*MATERIALS PROVIDED:*
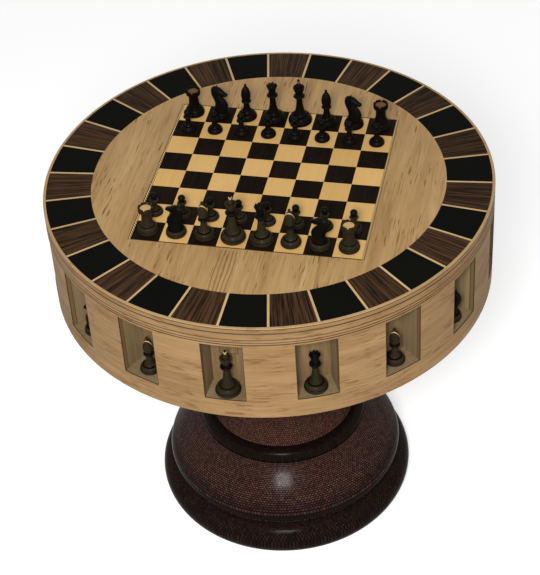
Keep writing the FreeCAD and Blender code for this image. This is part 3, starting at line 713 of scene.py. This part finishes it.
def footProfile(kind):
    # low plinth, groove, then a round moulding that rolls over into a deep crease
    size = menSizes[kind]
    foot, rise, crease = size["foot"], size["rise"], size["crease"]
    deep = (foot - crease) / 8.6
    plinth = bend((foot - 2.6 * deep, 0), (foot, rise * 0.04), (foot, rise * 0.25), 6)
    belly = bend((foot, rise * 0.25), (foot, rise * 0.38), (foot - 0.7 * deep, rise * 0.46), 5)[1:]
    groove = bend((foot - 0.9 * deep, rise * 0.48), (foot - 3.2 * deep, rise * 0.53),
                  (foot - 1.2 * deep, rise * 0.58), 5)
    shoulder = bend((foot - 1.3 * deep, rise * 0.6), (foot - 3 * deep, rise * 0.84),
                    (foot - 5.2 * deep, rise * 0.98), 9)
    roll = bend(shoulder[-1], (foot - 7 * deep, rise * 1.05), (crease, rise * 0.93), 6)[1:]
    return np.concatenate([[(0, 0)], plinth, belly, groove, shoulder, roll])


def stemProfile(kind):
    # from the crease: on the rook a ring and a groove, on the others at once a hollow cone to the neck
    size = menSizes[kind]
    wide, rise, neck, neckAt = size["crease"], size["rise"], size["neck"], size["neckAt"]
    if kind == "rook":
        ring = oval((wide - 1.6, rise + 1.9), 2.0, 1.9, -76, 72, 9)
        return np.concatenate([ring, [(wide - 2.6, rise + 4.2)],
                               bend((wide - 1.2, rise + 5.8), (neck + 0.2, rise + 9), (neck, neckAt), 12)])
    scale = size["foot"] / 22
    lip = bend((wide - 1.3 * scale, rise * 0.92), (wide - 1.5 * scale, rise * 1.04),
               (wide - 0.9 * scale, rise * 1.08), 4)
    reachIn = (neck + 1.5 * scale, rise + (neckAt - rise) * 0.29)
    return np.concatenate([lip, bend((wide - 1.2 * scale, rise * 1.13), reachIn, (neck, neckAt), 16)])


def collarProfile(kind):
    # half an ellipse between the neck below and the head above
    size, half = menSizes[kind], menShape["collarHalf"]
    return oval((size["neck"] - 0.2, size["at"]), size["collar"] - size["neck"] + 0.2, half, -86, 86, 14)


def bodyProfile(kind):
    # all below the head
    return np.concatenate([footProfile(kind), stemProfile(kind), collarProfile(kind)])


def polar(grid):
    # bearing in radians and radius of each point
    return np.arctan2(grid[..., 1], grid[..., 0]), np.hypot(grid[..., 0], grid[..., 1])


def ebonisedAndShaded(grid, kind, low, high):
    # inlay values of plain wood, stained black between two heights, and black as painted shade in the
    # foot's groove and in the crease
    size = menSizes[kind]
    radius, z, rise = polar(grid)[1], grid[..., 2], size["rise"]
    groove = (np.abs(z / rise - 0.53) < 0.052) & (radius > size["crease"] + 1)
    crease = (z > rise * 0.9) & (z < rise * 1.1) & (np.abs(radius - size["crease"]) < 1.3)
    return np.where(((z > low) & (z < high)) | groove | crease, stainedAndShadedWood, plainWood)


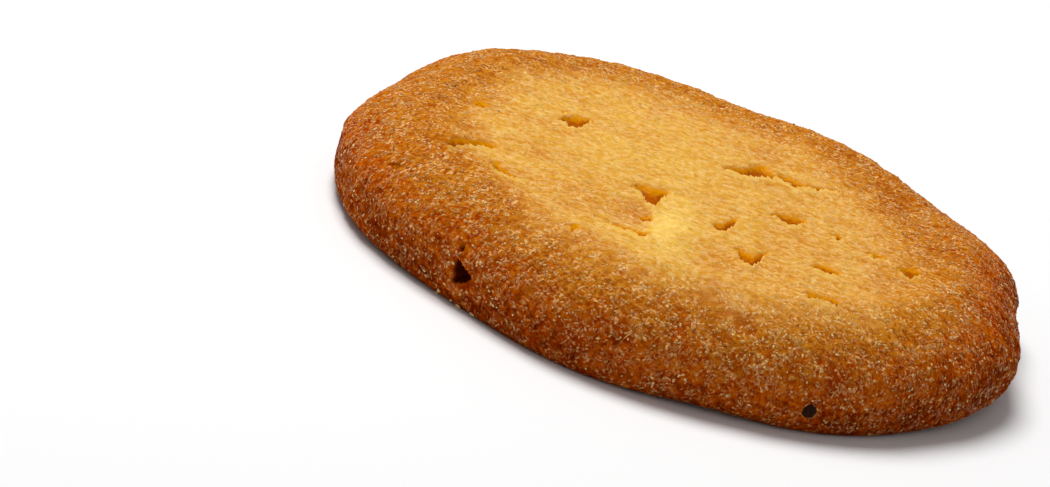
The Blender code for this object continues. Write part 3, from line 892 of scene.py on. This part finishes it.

*GIVEN EXERCISE:*
Repeat the entries shown above, every one, word for word.

*REPLY TO THE TASK:*
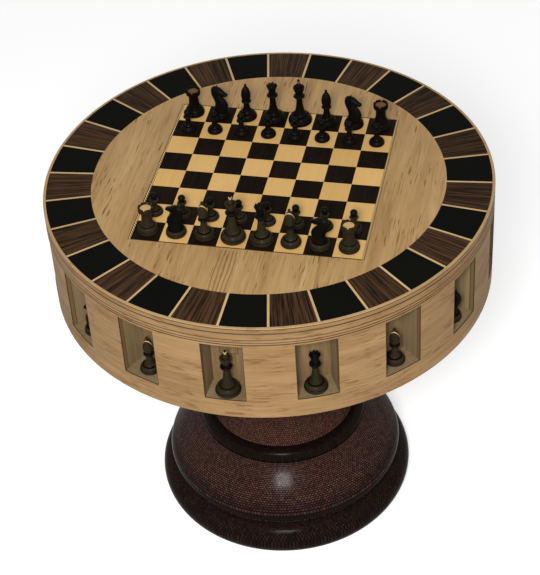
Keep writing the FreeCAD and Blender code for this image. This is part 3, starting at line 713 of scene.py. This part finishes it.
def footProfile(kind):
    # low plinth, groove, then a round moulding that rolls over into a deep crease
    size = menSizes[kind]
    foot, rise, crease = size["foot"], size["rise"], size["crease"]
    deep = (foot - crease) / 8.6
    plinth = bend((foot - 2.6 * deep, 0), (foot, rise * 0.04), (foot, rise * 0.25), 6)
    belly = bend((foot, rise * 0.25), (foot, rise * 0.38), (foot - 0.7 * deep, rise * 0.46), 5)[1:]
    groove = bend((foot - 0.9 * deep, rise * 0.48), (foot - 3.2 * deep, rise * 0.53),
                  (foot - 1.2 * deep, rise * 0.58), 5)
    shoulder = bend((foot - 1.3 * deep, rise * 0.6), (foot - 3 * deep, rise * 0.84),
                    (foot - 5.2 * deep, rise * 0.98), 9)
    roll = bend(shoulder[-1], (foot - 7 * deep, rise * 1.05), (crease, rise * 0.93), 6)[1:]
    return np.concatenate([[(0, 0)], plinth, belly, groove, shoulder, roll])


def stemProfile(kind):
    # from the crease: on the rook a ring and a groove, on the others at once a hollow cone to the neck
    size = menSizes[kind]
    wide, rise, neck, neckAt = size["crease"], size["rise"], size["neck"], size["neckAt"]
    if kind == "rook":
        ring = oval((wide - 1.6, rise + 1.9), 2.0, 1.9, -76, 72, 9)
        return np.concatenate([ring, [(wide - 2.6, rise + 4.2)],
                               bend((wide - 1.2, rise + 5.8), (neck + 0.2, rise + 9), (neck, neckAt), 12)])
    scale = size["foot"] / 22
    lip = bend((wide - 1.3 * scale, rise * 0.92), (wide - 1.5 * scale, rise * 1.04),
               (wide - 0.9 * scale, rise * 1.08), 4)
    reachIn = (neck + 1.5 * scale, rise + (neckAt - rise) * 0.29)
    return np.concatenate([lip, bend((wide - 1.2 * scale, rise * 1.13), reachIn, (neck, neckAt), 16)])


def collarProfile(kind):
    # half an ellipse between the neck below and the head above
    size, half = menSizes[kind], menShape["collarHalf"]
    return oval((size["neck"] - 0.2, size["at"]), size["collar"] - size["neck"] + 0.2, half, -86, 86, 14)


def bodyProfile(kind):
    # all below the head
    return np.concatenate([footProfile(kind), stemProfile(kind), collarProfile(kind)])


def polar(grid):
    # bearing in radians and radius of each point
    return np.arctan2(grid[..., 1], grid[..., 0]), np.hypot(grid[..., 0], grid[..., 1])


def ebonisedAndShaded(grid, kind, low, high):
    # inlay values of plain wood, stained black between two heights, and black as painted shade in the
    # foot's groove and in the crease
    size = menSizes[kind]
    radius, z, rise = polar(grid)[1], grid[..., 2], size["rise"]
    groove = (np.abs(z / rise - 0.53) < 0.052) & (radius > size["crease"] + 1)
    crease = (z > rise * 0.9) & (z < rise * 1.1) & (np.abs(radius - size["crease"]) < 1.3)
    return np.where(((z > low) & (z < high)) | groove | crease, stainedAndShadedWood, plainWood)


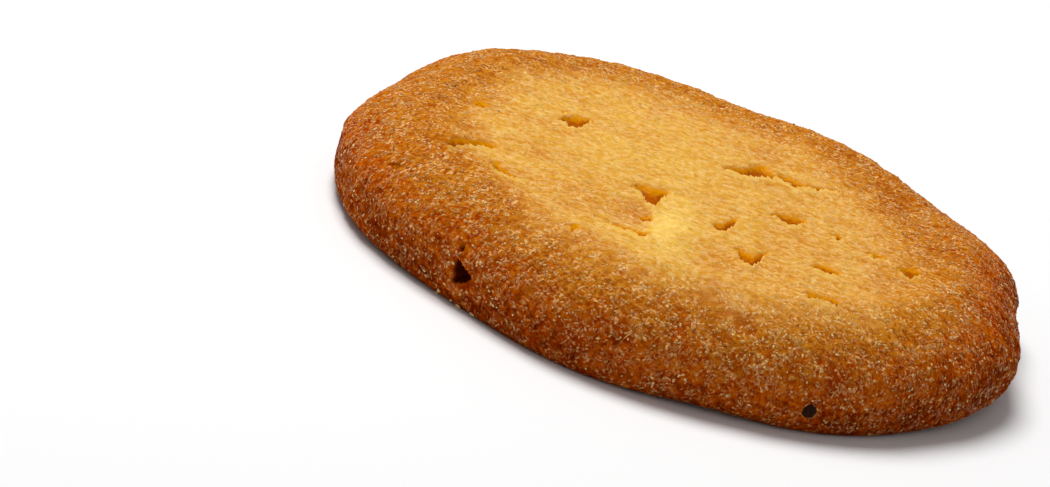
The Blender code for this object continues. Write part 3, from line 892 of scene.py on. This part finishes it.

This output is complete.